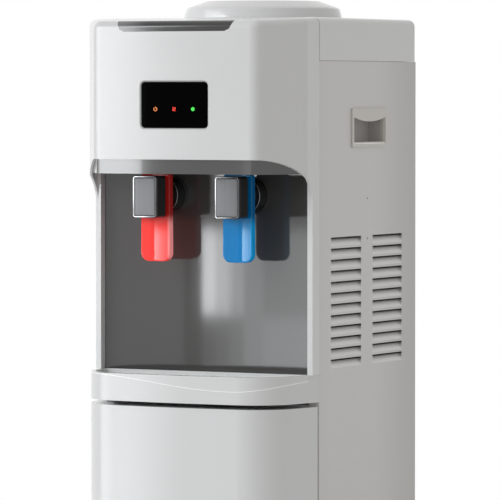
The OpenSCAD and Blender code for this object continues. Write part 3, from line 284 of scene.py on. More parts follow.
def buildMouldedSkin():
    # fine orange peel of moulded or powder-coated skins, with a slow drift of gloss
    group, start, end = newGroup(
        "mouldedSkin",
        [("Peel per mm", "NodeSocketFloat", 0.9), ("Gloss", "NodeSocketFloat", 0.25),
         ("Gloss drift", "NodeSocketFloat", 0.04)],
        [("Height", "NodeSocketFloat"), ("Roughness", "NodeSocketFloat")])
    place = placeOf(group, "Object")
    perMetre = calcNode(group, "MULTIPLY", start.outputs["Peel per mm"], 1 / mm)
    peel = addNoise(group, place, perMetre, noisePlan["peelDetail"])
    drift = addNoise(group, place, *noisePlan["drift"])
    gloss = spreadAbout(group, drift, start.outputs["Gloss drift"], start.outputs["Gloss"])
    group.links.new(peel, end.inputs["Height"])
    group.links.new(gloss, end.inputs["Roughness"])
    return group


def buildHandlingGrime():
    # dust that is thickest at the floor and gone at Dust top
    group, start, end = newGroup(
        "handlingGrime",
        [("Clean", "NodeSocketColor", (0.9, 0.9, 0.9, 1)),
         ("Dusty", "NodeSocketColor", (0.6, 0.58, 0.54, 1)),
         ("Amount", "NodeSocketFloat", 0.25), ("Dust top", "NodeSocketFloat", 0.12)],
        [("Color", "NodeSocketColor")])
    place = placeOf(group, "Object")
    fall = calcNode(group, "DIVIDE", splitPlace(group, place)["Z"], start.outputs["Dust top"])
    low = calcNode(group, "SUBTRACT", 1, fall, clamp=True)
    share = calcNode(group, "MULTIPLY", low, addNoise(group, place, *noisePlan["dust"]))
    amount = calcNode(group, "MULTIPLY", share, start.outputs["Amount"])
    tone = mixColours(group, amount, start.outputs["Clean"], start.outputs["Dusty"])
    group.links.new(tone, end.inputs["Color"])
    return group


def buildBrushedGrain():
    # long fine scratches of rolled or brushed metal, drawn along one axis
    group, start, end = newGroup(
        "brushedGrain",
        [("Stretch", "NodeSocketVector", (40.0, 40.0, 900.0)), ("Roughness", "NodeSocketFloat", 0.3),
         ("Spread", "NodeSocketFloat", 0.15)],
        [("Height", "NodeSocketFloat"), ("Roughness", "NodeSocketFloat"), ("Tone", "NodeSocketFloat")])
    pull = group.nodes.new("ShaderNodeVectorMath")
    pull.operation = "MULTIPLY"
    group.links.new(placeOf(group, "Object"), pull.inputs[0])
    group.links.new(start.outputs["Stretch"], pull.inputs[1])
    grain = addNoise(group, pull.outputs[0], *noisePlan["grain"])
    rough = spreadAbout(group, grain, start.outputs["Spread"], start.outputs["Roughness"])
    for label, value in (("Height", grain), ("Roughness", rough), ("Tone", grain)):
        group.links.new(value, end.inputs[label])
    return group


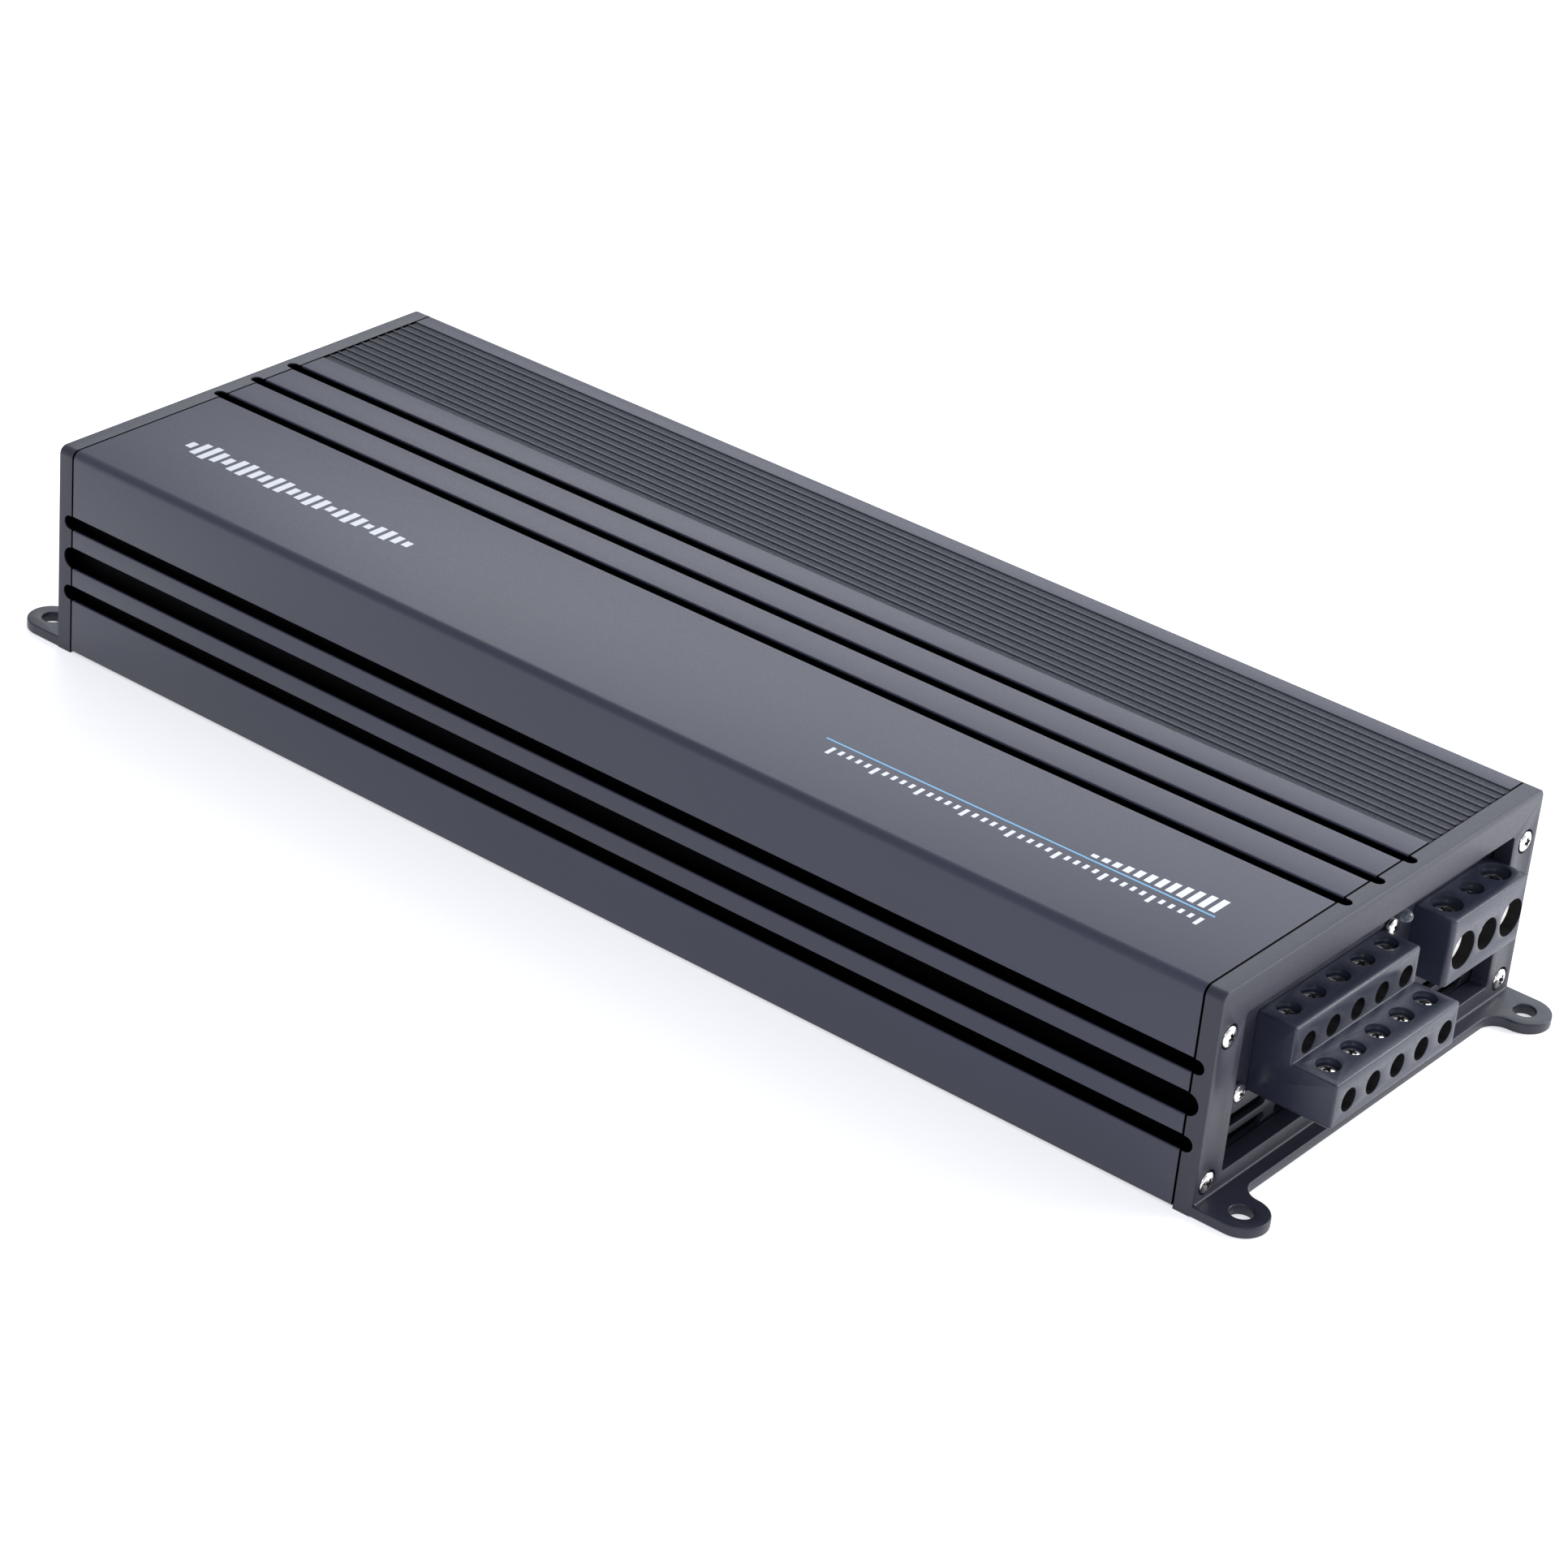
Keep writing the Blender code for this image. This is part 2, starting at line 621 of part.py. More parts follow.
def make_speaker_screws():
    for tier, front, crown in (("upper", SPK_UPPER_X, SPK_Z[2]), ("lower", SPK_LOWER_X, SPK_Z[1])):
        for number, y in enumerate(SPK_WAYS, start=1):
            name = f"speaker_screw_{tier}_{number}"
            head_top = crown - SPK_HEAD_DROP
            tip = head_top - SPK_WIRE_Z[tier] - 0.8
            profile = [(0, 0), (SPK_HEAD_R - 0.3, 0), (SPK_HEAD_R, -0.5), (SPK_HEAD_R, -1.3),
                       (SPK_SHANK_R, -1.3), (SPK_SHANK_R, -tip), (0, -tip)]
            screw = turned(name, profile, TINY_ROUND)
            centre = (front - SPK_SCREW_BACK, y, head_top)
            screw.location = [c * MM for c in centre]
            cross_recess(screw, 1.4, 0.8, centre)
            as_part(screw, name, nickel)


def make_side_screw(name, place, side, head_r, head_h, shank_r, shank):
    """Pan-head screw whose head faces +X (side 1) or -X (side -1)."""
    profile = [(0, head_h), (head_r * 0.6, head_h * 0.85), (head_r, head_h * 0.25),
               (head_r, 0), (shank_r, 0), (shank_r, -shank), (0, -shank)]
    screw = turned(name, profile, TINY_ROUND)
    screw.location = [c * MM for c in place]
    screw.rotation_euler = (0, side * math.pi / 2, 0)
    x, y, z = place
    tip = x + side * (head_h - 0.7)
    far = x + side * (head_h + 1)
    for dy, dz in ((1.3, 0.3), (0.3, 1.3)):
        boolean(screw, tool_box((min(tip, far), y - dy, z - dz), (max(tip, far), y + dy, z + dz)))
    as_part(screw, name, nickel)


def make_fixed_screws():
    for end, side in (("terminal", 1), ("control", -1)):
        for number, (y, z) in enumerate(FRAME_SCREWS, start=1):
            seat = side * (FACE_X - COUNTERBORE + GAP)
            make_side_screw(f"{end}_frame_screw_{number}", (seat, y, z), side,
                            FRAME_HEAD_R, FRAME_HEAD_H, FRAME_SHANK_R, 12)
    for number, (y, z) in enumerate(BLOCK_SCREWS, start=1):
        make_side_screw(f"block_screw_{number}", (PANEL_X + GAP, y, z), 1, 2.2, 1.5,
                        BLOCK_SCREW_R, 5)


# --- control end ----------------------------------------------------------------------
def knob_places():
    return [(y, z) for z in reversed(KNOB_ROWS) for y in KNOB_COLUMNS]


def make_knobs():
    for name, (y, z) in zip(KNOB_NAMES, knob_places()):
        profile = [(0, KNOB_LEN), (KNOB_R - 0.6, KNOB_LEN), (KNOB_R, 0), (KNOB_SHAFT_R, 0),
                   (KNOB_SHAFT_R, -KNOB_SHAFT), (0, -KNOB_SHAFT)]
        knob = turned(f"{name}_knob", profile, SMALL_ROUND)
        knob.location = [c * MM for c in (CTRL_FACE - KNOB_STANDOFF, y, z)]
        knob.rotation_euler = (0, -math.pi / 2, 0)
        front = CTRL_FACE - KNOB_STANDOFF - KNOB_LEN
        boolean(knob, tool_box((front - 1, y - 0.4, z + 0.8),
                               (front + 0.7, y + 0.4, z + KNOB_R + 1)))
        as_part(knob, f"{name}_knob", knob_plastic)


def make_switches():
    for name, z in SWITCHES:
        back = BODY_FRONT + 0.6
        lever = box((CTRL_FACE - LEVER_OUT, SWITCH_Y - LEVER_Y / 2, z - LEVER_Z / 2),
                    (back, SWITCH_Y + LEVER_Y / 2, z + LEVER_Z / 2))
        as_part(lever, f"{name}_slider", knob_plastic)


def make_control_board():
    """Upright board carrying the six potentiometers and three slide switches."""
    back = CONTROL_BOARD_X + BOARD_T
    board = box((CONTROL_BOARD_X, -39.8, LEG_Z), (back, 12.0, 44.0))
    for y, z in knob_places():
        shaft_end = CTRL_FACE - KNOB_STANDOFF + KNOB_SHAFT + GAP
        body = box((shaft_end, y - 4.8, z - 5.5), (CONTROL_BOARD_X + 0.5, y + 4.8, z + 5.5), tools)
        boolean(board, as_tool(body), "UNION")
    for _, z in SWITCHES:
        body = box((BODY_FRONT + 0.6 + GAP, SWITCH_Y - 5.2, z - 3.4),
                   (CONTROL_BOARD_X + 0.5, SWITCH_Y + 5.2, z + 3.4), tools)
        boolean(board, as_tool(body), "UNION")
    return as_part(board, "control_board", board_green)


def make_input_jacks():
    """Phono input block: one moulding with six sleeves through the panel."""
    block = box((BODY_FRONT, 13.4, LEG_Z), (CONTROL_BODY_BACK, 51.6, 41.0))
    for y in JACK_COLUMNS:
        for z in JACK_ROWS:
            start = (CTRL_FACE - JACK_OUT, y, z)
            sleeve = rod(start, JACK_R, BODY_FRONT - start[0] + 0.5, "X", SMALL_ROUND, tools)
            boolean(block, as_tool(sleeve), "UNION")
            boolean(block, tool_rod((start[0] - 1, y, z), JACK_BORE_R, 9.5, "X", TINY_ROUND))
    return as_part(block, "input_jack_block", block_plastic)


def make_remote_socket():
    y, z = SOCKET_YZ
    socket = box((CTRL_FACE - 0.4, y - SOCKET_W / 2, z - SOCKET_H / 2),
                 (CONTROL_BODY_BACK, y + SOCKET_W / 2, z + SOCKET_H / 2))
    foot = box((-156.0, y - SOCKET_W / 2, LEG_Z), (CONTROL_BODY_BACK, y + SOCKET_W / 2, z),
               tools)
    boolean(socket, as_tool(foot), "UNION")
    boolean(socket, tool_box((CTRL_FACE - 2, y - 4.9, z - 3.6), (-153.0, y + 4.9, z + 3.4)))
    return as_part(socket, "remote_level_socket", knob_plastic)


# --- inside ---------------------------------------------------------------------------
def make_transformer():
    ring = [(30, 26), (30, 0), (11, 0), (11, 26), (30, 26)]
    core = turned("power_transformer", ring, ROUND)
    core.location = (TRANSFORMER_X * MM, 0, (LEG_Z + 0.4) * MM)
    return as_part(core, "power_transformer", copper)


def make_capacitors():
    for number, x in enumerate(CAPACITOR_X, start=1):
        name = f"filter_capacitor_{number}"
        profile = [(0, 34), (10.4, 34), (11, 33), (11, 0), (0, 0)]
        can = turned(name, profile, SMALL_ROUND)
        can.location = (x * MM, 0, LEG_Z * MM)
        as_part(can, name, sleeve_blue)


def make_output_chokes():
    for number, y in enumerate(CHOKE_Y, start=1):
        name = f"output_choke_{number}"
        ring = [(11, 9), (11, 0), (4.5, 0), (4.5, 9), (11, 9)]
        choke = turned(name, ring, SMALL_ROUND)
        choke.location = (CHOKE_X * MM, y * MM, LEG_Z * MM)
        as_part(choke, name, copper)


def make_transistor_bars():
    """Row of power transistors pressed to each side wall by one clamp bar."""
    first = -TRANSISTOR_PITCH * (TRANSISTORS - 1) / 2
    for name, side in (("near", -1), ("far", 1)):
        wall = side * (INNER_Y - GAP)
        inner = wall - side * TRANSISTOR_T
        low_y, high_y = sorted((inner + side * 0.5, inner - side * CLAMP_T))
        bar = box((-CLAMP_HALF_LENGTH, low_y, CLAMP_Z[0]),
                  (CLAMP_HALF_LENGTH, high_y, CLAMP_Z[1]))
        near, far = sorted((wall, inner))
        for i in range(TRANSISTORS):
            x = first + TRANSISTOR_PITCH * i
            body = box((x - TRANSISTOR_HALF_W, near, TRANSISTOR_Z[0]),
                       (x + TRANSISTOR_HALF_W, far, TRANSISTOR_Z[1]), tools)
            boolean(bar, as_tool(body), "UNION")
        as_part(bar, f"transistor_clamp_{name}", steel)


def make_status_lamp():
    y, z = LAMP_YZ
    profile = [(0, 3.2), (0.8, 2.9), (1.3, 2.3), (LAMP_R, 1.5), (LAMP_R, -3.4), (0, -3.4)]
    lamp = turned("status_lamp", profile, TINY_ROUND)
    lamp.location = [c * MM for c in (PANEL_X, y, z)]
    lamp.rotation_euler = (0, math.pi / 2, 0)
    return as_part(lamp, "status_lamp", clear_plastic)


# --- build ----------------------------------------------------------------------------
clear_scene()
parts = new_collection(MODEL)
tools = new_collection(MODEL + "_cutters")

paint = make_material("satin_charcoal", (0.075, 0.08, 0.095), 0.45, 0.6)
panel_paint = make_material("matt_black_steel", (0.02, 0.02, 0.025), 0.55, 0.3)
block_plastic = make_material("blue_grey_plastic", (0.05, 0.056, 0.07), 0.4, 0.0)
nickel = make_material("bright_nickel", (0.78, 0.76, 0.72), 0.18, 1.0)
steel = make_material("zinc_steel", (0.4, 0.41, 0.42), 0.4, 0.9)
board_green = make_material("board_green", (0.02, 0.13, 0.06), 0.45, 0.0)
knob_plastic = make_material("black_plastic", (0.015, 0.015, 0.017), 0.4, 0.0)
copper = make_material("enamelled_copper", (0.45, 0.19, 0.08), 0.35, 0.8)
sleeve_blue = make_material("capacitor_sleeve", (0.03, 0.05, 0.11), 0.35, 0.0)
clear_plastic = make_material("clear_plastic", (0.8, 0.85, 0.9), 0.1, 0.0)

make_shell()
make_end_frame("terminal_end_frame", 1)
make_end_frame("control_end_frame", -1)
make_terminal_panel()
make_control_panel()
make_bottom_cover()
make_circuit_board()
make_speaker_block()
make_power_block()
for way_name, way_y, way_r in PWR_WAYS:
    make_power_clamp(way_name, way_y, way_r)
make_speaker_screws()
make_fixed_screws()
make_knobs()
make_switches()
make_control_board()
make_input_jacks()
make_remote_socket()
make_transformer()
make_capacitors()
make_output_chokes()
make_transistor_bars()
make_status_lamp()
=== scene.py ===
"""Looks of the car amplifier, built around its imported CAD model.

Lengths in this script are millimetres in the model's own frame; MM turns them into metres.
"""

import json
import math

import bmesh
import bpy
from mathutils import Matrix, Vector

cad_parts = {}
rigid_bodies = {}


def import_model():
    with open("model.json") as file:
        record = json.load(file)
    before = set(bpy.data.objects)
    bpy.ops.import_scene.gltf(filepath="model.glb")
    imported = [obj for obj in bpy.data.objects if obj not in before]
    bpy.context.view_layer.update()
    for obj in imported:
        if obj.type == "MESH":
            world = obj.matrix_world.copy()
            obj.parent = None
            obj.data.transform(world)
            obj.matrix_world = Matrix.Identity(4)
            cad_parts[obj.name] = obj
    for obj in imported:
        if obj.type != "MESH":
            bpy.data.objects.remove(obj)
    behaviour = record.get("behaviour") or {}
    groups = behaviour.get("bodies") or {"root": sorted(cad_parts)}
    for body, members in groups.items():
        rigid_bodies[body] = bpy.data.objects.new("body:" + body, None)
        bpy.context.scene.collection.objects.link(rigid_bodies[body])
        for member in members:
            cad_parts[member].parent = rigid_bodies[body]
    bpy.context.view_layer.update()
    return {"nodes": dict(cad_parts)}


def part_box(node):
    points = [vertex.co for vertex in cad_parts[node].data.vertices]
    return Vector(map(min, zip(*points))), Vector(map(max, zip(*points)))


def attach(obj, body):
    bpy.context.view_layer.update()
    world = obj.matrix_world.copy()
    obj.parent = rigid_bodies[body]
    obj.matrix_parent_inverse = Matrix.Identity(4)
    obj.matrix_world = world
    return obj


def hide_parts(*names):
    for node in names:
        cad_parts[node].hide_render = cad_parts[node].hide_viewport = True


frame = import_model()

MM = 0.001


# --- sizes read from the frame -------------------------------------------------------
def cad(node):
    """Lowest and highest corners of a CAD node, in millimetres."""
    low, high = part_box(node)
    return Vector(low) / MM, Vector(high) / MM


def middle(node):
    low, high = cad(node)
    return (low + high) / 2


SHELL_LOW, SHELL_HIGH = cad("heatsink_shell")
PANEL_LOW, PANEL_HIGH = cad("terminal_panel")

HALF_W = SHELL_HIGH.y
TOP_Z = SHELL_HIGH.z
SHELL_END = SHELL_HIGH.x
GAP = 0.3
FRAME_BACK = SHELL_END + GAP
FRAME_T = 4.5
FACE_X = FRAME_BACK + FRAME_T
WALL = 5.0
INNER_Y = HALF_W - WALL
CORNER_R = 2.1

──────

Copy exactly the lines from the line with "obj.parent = None" up to and including the line with "return Vector(low) /", and no other lines.

- SOLUTION FOR THIS PROBLEM
            obj.parent = None
            obj.data.transform(world)
            obj.matrix_world = Matrix.Identity(4)
            cad_parts[obj.name] = obj
    for obj in imported:
        if obj.type != "MESH":
            bpy.data.objects.remove(obj)
    behaviour = record.get("behaviour") or {}
    groups = behaviour.get("bodies") or {"root": sorted(cad_parts)}
    for body, members in groups.items():
        rigid_bodies[body] = bpy.data.objects.new("body:" + body, None)
        bpy.context.scene.collection.objects.link(rigid_bodies[body])
        for member in members:
            cad_parts[member].parent = rigid_bodies[body]
    bpy.context.view_layer.update()
    return {"nodes": dict(cad_parts)}


def part_box(node):
    points = [vertex.co for vertex in cad_parts[node].data.vertices]
    return Vector(map(min, zip(*points))), Vector(map(max, zip(*points)))


def attach(obj, body):
    bpy.context.view_layer.update()
    world = obj.matrix_world.copy()
    obj.parent = rigid_bodies[body]
    obj.matrix_parent_inverse = Matrix.Identity(4)
    obj.matrix_world = world
    return obj


def hide_parts(*names):
    for node in names:
        cad_parts[node].hide_render = cad_parts[node].hide_viewport = True


frame = import_model()

MM = 0.001


# --- sizes read from the frame -------------------------------------------------------
def cad(node):
    """Lowest and highest corners of a CAD node, in millimetres."""
    low, high = part_box(node)
    return Vector(low) / MM, Vector(high) / MM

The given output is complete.